None of this is a yes-or-no by itself. Your approval still rests on credit, income, debt-to-income ratio, the property type, and the appraised value. A jumbo is a loan category, not a guaranteed approval, and the same is true of any conventional loan. What I tell Tennessee buyers is that the category sets the rulebook; your file still has to satisfy that rulebook.

  • Conforming: down payment as low as 3% for qualified first-time buyers (baseline)
  • Conforming: mortgage insurance below 20% down, removable as equity grows
  • Jumbo: typically larger down payment and higher credit expectation
  • Jumbo: more months of cash reserves required after closing
  • Jumbo: occasionally two appraisals on larger loan amounts; tighter DTI

When a Jumbo Turns Back Into a Conventional Loan

Because the limit is on the loan amount, not the purchase price, the most common way to avoid jumbo guidelines is to bring more money down. If a home would push your loan just over your county's limit, a larger down payment or a slightly lower offer can drop the loan under that line and back into conforming territory, including the high-balance band in the Nashville-metro counties.
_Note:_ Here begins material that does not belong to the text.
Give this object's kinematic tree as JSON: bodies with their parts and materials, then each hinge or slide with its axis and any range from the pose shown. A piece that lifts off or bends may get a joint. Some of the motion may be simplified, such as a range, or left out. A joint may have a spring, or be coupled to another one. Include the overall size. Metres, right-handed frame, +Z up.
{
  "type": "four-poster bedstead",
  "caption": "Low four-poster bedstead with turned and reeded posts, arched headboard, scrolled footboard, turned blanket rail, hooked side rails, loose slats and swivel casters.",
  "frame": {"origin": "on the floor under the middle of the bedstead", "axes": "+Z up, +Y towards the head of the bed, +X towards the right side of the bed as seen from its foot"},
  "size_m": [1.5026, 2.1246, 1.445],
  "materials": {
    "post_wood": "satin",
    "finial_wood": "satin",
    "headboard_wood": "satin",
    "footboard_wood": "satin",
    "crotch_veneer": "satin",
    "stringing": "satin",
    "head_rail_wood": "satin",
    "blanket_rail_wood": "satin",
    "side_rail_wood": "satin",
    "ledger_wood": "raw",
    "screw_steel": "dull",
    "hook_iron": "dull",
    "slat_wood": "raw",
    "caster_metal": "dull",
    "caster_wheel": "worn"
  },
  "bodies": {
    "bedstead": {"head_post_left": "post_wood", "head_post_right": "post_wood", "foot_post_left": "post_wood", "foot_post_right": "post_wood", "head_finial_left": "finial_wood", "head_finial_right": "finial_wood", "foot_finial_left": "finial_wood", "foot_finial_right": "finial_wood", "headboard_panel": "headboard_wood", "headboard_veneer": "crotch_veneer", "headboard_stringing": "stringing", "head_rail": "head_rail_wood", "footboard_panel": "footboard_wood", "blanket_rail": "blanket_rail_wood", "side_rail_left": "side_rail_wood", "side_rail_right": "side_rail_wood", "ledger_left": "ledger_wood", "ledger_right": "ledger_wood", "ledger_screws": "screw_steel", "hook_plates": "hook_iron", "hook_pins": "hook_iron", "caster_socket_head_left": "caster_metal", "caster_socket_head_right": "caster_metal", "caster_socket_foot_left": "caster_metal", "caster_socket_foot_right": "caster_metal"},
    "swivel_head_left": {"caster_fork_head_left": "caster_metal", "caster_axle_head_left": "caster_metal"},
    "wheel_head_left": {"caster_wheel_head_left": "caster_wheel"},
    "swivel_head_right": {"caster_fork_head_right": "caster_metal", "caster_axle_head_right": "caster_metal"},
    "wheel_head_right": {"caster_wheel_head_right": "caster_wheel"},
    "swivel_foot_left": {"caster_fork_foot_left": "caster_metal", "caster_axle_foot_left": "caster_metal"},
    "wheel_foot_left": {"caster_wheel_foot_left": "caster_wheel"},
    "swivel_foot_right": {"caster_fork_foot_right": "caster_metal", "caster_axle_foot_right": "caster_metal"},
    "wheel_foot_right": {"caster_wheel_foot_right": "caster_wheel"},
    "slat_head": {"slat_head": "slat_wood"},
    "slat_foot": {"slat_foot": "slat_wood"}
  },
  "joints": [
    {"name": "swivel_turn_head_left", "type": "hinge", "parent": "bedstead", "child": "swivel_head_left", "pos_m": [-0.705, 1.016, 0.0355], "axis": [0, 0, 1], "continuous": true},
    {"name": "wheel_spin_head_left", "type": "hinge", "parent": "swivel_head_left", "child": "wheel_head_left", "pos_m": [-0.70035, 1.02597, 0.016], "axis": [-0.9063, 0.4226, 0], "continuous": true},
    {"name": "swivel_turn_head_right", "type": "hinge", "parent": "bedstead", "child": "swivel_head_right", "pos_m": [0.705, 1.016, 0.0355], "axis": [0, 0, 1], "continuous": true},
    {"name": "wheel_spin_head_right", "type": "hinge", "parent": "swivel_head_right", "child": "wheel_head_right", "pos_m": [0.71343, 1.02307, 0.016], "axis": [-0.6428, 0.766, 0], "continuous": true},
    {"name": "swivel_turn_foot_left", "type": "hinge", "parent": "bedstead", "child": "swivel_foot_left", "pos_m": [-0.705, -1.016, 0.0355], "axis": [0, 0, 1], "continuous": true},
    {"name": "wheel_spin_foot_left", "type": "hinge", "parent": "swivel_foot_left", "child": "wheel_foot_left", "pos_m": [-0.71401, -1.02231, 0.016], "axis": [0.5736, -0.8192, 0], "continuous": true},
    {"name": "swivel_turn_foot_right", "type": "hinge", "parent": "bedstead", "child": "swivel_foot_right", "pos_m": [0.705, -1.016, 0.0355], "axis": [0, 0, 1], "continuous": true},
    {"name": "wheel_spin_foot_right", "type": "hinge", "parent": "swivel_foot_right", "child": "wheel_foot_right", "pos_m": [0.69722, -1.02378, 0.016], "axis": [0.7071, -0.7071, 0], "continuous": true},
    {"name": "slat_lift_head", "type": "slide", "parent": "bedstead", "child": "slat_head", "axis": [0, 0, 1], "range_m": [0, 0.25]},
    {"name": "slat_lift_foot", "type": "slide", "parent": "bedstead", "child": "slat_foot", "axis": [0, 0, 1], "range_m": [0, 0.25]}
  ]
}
Some buyers also consider a piggyback structure, where a first mortgage stays at or below the county conforming limit and a second lien covers part of the balance. Whether that math works depends on your full picture, and it is not right for everyone, so it is something to run rather than assume.
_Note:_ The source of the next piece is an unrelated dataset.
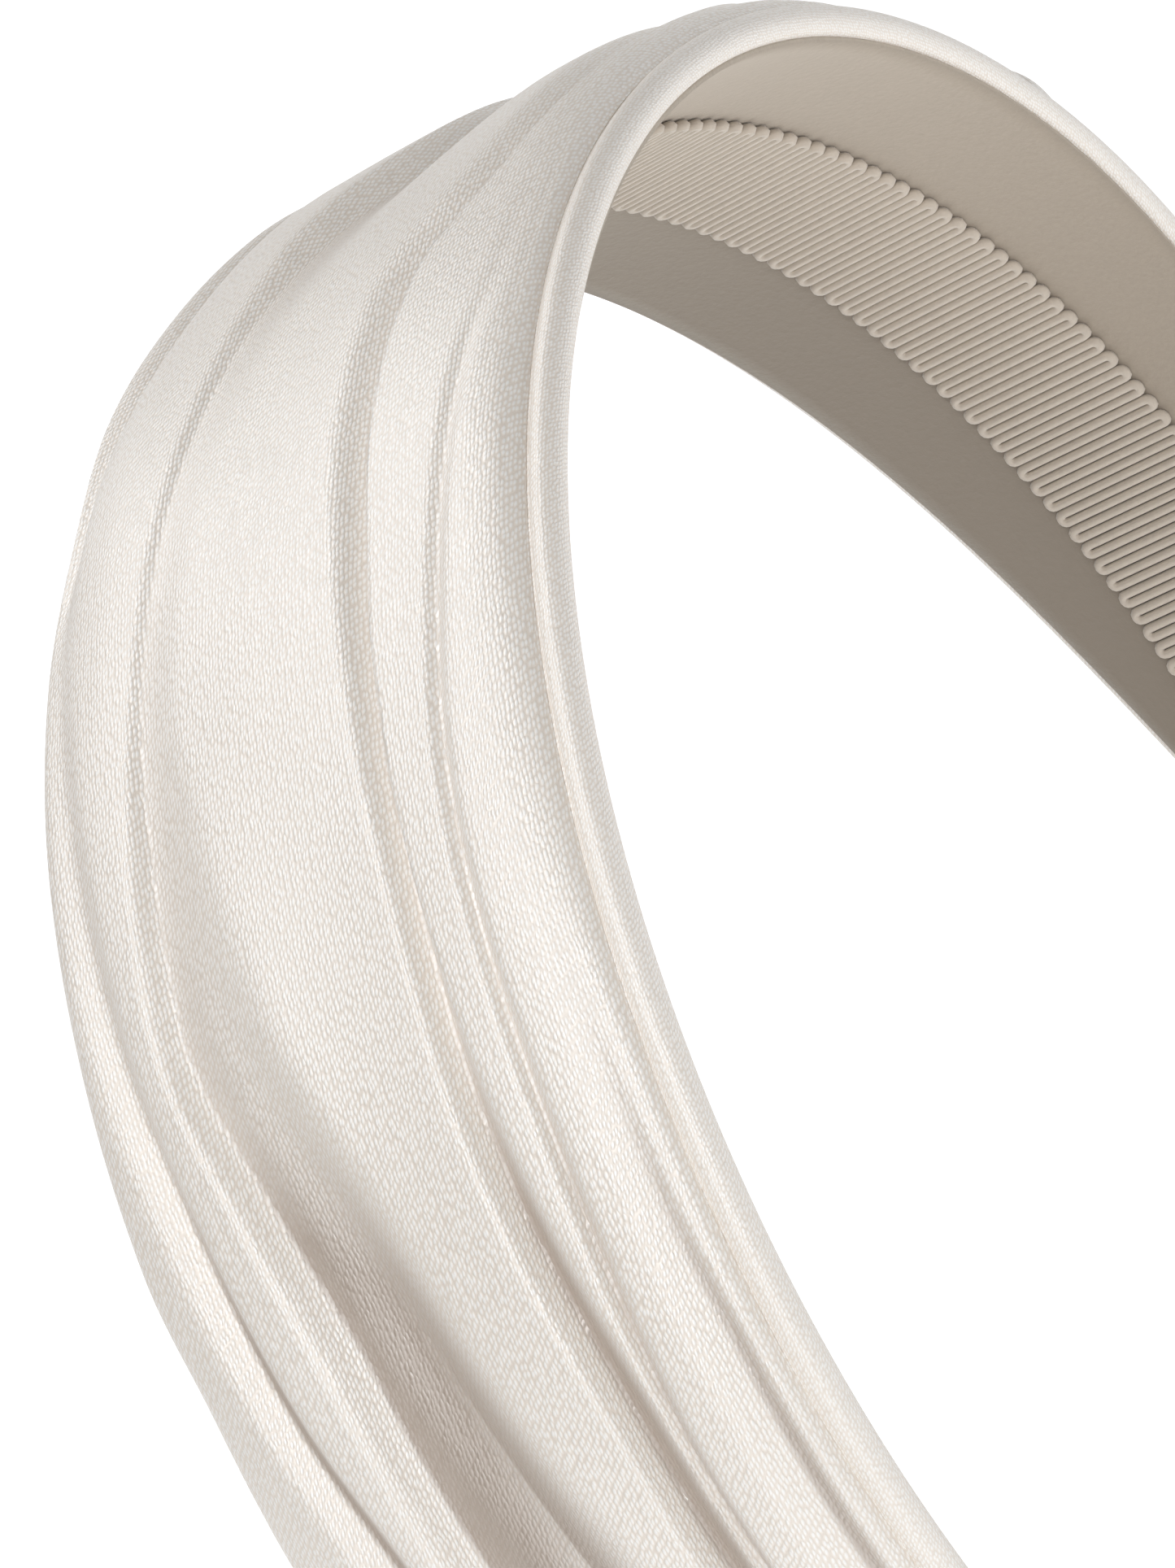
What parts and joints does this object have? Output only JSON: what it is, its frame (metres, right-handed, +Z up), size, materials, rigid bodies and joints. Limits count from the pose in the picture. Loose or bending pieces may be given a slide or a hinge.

If you are self-employed or have variable income, the documentation gap between conforming and jumbo can be wide. It is worth mapping out before you write an offer so the loan structure matches how you actually get paid, rather than discovering a tougher documentation standard after you are under contract.

  • A larger down payment can keep the loan under your county's limit
  • A lower purchase price has the same effect on the loan amount
  • Piggyback first/second structures can keep the first lien conforming
  • In Nashville-metro counties, the target may be high-balance conforming, not just baseline
  • Self-employed borrowers should plan documentation before writing an offer

How to Decide Which Path Fits Your Tennessee Purchase

Start with the county and the loan amount, not the price. Confirm the conforming limit for the county where the home sits, then subtract your planned down payment from the purchase price. If the result is at or below that county's limit, you are conforming, baseline or high-balance. If it is above, you are jumbo, unless you can adjust the down payment or the offer.

Then weigh the trade-offs honestly. Conforming gives you lower down-payment options, agency guidelines, and removable mortgage insurance. Jumbo lets you finance above the county limit but usually asks for more cash and stronger credit. The right choice is the one that matches your savings, your income documentation, and the specific home and county you are buying in.

Running the actual numbers for your county is a clear way to see which side of the line you land on, and whether a small change in down payment moves you from jumbo into high-balance or baseline conforming. As a licensed Tennessee loan officer, I can structure the file either way and show you exactly what each path requires before you commit. You can start that with a quick pre-qualification.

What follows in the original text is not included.